[Start]

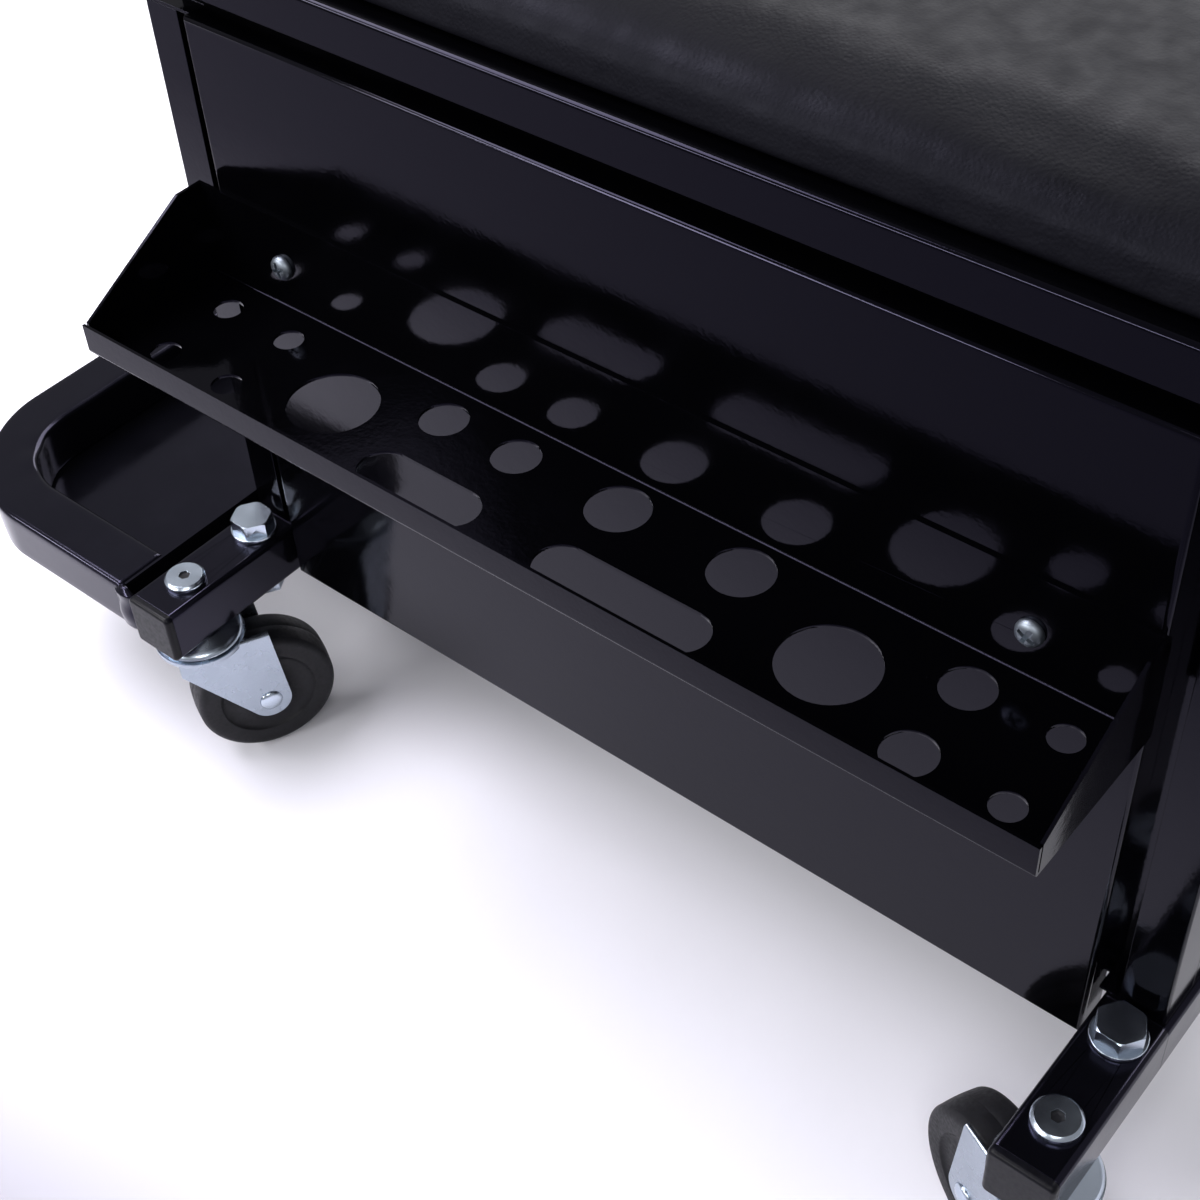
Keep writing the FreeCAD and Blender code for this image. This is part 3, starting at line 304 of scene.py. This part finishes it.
def dress_piece(piece, slot, body, smooth=True):
    mesh = piece.data
    shell = bmesh.new()
    shell.from_mesh(mesh)
    bmesh.ops.recalc_face_normals(shell, faces=shell.faces)
    shell.to_mesh(mesh)
    shell.free()
    mesh.materials.clear()
    mesh.materials.append(MATERIALS[slot])
    mesh.polygons.foreach_set("use_smooth", [smooth] * len(mesh.polygons))
    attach(piece, body)
    return piece


def tube_mesh(rings):
    """Vertices and faces of a closed form through rings of equally many points, capped at both ends."""
    count = len(rings[0])
    vertices = [point for ring in rings for point in ring]
    faces = []
    for k in range(len(rings) - 1):
        here, there = k * count, (k + 1) * count
        for j in range(count):
            following = (j + 1) % count
            faces.append((here + j, here + following, there + following, there + j))
    for first in (0, (len(rings) - 1) * count):
        hub = len(vertices)
        vertices.append(sum((Vector(vertices[first + j]) for j in range(count)), Vector()) / count)
        faces += [(hub, first + j, first + (j + 1) % count) for j in range(count)]
    return vertices, faces


def lathe(name, profile, place, slot, body, sides):
    """Closed form of revolution about the local Z of place, from (radius, z) points in metres."""
    rings = []
    for radius, z in profile:
        turns = (2 * math.pi * k / sides for k in range(sides))
        rings.append([place @ Vector((radius * math.cos(t), radius * math.sin(t), z)) for t in turns])
    return new_piece(name, *tube_mesh(rings), slot, body)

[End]

**WHAT TO WORK ON**
Print only the lines from the top of the data above down to the line holding "return piece", inclusive.

**SOLVED EXERCISE**
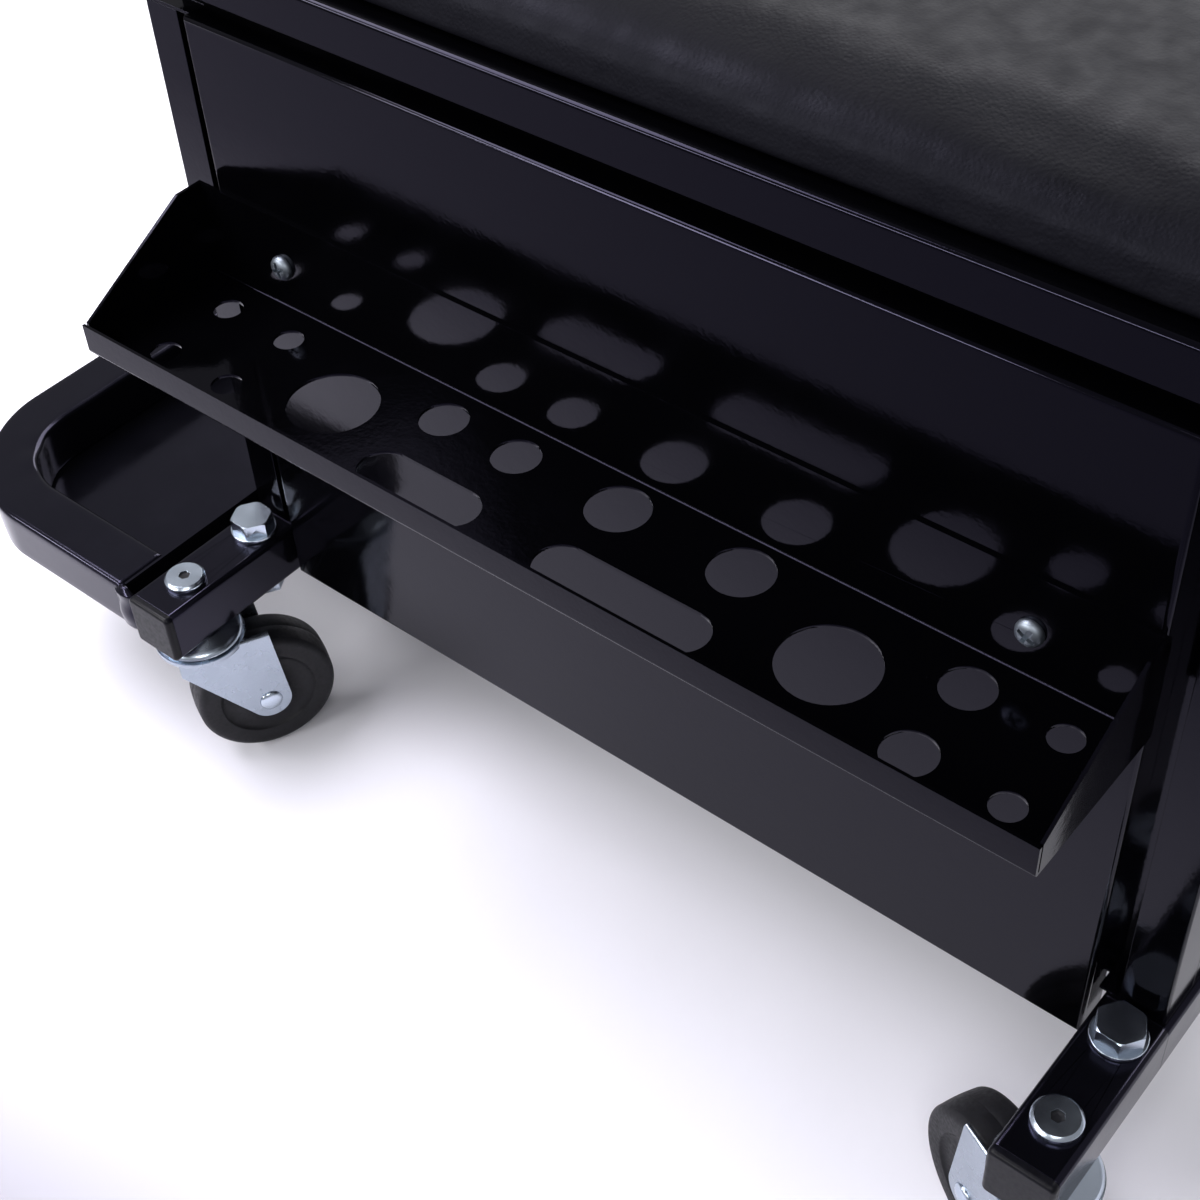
Keep writing the FreeCAD and Blender code for this image. This is part 3, starting at line 304 of scene.py. This part finishes it.
def dress_piece(piece, slot, body, smooth=True):
    mesh = piece.data
    shell = bmesh.new()
    shell.from_mesh(mesh)
    bmesh.ops.recalc_face_normals(shell, faces=shell.faces)
    shell.to_mesh(mesh)
    shell.free()
    mesh.materials.clear()
    mesh.materials.append(MATERIALS[slot])
    mesh.polygons.foreach_set("use_smooth", [smooth] * len(mesh.polygons))
    attach(piece, body)
    return piece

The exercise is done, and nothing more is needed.